The Company intends to use the net proceeds from the Private Placement for general working capital, and for expenditures on the Hidden Lake Lithium Property. The private placement is subject to acceptance by the TSX Venture Exchange. All the securities issued under the Private Placement will be subject to resale restrictions under applicable securities legislation. Finders’ fees may be paid by the Company in conjunction with the completion of the private placement.

For further information, please contact Adrian Lamoureux, Pres. & CEO at: Tel: 778-945-2950

adrian@92resources.com or visit www.92resources.com

On Behalf of the Board of Directors,

“ADRIAN LAMOUREUX”
Adrian Lamoureux, President & CEO

Neither the TSX Venture Exchange nor its Regulation Services Provider (as that term is defined in the policies of the TSX Venture Exchange) accepts responsibility for the adequacy or accuracy of this news release.

Forward Looking Statements:

This News Release may contain forward-looking statements based on assumptions and judgments of management regarding future events or results that may prove to be inaccurate as a result of exploration and other risk factors beyond its control. Forward-looking statements in this news release include statements about the possible raising of capital and exploration of our properties. Actual results may differ materially from those currently anticipated due to a number of factors beyond the Company’s control.
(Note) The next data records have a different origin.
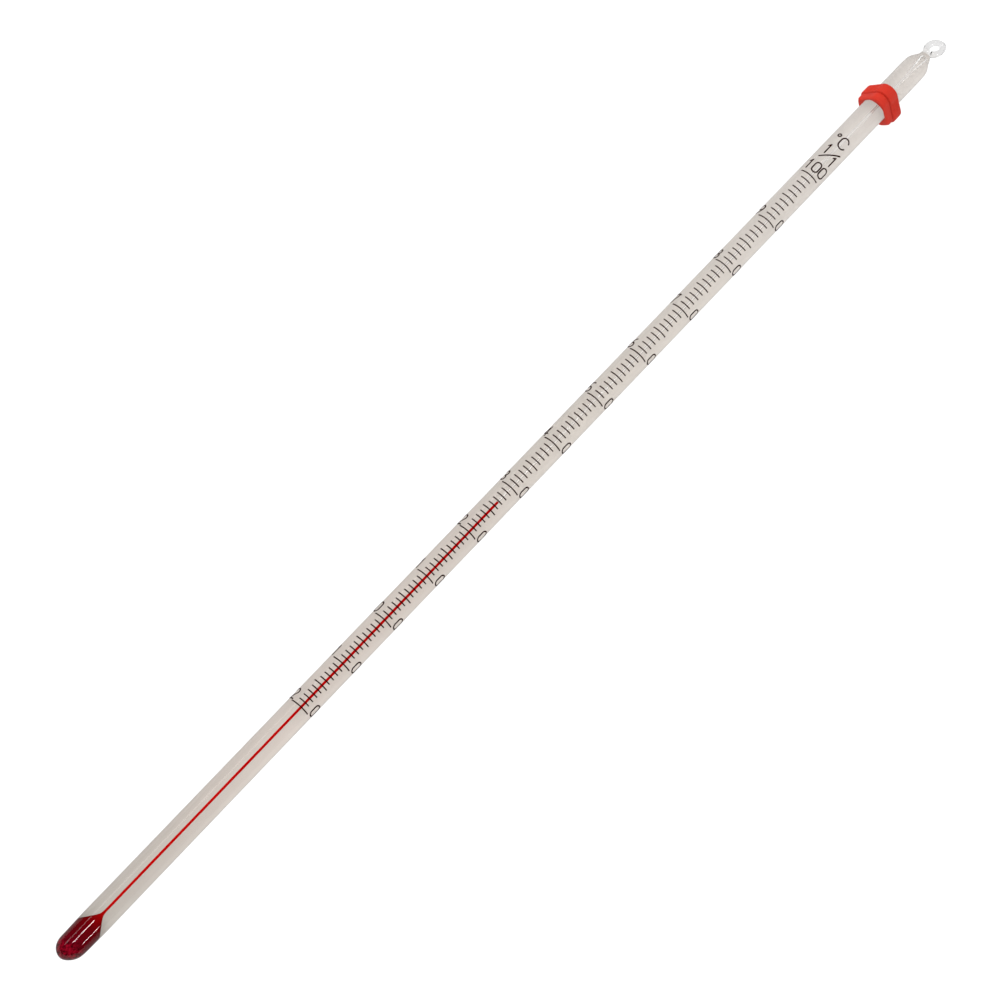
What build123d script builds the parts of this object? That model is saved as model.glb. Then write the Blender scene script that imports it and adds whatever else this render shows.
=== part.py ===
"""Red spirit stick thermometer, -20 to 100 degrees, lying on its anti-roll collar.

The stem runs along +X with the bulb at -X and the hanging eye at +X, and the scale faces up.
The origin is the bottom centre of the whole thermometer's box. Lengths are in millimetres.
"""
from build123d import *
from math import cos, radians, sin
import os

# Stem: a thick-walled glass capillary tube with an opal strip drawn into its back
TOTAL_LENGTH = 300.0
STEM_RADIUS = 3.15
BORE_RADIUS = 0.18
STEM_START = 13.4              # where the bulb is fused on, from the bulb's tip
STEM_END = 272.0               # where the flame-worked crown begins
OPAL_INNER_RADIUS = 2.2
OPAL_THICKNESS = 0.4
OPAL_HALF_ANGLE = 75.0         # either side of straight down
OPAL_START = 8.9               # beside the bulb's funnel
OPAL_END = 291.0               # in the crown

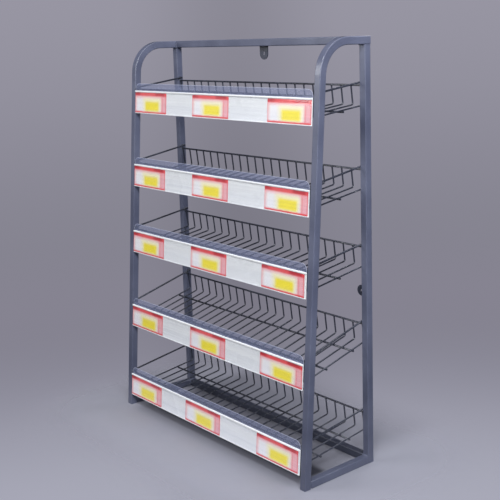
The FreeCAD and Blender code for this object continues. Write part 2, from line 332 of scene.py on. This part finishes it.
def card_print():
    """A price card's face: red header, soft red rules, a white and a cream field, a yellow block."""
    shader = new_material("card_print")
    face = shader.split(shader.coordinates("Generated"))
    drift = shader.noise(shader.coordinates(), 60.0, 2.0)
    across = shader.math("ADD", face["X"], shader.product(drift, 0.02))
    up = shader.math("ADD", face["Z"], shader.product(drift, 0.03))
    header = shader.remap(up, 0.84, 0.93)
    ends = shader.math("MAXIMUM", shader.remap(across, 0.24, 0.10), shader.band(across, 0.66, 0.95, 0.04))
    halo = shader.product(shader.band(across, 0.28, 0.82, 0.07), shader.band(up, 0.10, 0.74, 0.12))
    block = shader.product(shader.band(across, 0.34, 0.77, 0.05), shader.band(up, 0.12, 0.58, 0.10))
    rules = shader.math("MAXIMUM", shader.remap(across, 0.03, 0.01), shader.remap(across, 0.97, 0.99))
    rules = shader.math("MAXIMUM", shader.product(rules, 0.5), shader.remap(up, 0.12, 0.04))
    layers = (
        (shader.band(across, 0.06, 0.26, 0.06), 0.80, CARD_WHITE),
        (shader.remap(across, 0.78, 0.90), 0.80, CARD_PINK),
        (shader.band(across, 0.86, 0.89, 0.02), 0.45, CARD_RED),
        (shader.remap(across, 0.10, 0.02), 0.55, CARD_PINK),
        (shader.remap(up, 0.66, 0.84), 0.60, CARD_PINK),
        (shader.remap(up, 0.16, 0.06), 0.60, CARD_PINK),
        (shader.remap(up, 0.80, 0.90), 0.90, CARD_RED),
        (shader.product(header, ends), 0.90, CARD_DEEP_RED),
        (halo, 0.75, CARD_PALE_YELLOW),
        (block, 0.95, CARD_YELLOW),
        (rules, 0.95, CARD_RED),
    )
    colour = shader.mix(shader.remap(up, 0.20, 0.70), CARD_WHITE, CARD_CREAM)
    for mask, strength, paint in layers:
        colour = shader.mix(shader.product(mask, strength), colour, paint)
    fibre = shader.noise(shader.coordinates(), 900.0, 4.0, 0.7)
    colour = shader.mix(shader.remap(fibre, 0.3, 0.8, 0.0, 0.06), colour, CARD_WHITE)
    normal = shader.bump(fibre, 0.00005, 0.3)
    return shader.finish(shader.principled(Base_Color=colour, Roughness=0.42, Normal=normal))


def card_board():
    """The unprinted back and edges of a card."""
    shader = new_material("card_board")
    fibre = shader.noise(shader.coordinates(), 700.0, 5.0, 0.7)
    colour = shader.mix(fibre, BOARD_DARK, BOARD_LIGHT)
    return shader.finish(shader.principled(
        Base_Color=colour, Roughness=0.75, Normal=shader.bump(fibre, 0.0001, 0.4)))


# ----------------------------------------------------------------- mesh helpers

def new_piece(name, builder, materials, body=RACK):
    """Turn a finished builder into a smooth-shaded piece that rides on a body."""
    mesh = bpy.data.meshes.new(name)
    builder.normal_update()
    builder.to_mesh(mesh)
    builder.free()
    mesh.shade_smooth()
    mesh.set_sharp_from_angle(angle=SMOOTH_ANGLE)
    piece = bpy.data.objects.new(name, mesh)
    bpy.context.scene.collection.objects.link(piece)
    for material in materials:
        mesh.materials.append(material)
    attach(piece, body)
    return piece


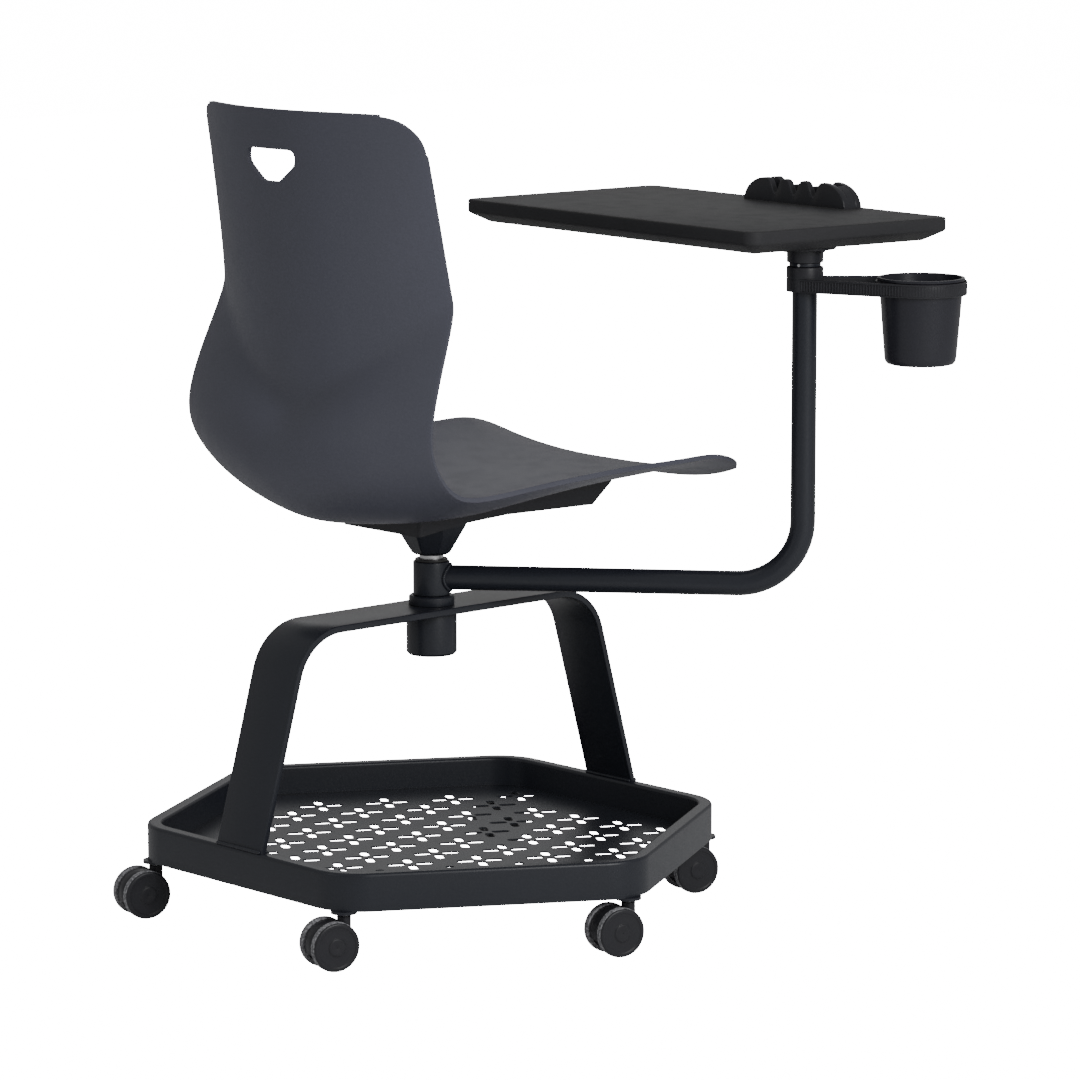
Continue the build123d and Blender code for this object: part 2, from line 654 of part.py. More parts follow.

These risks and uncertainties include, among other things, that we may not be able to obtain regulatory approval, that we may not be able to raise funds required, that conditions to closing may not be fulfilled, we may not be able to organize and carry out an exploration program, and other risks associated with being a mineral exploration and development company. These forward-looking statements are made as of the date of this news release and, except as required by applicable laws, the Company assumes no obligation to update these forward-looking statements, or to update the reasons why actual results differed from those projected in the forward-looking statements.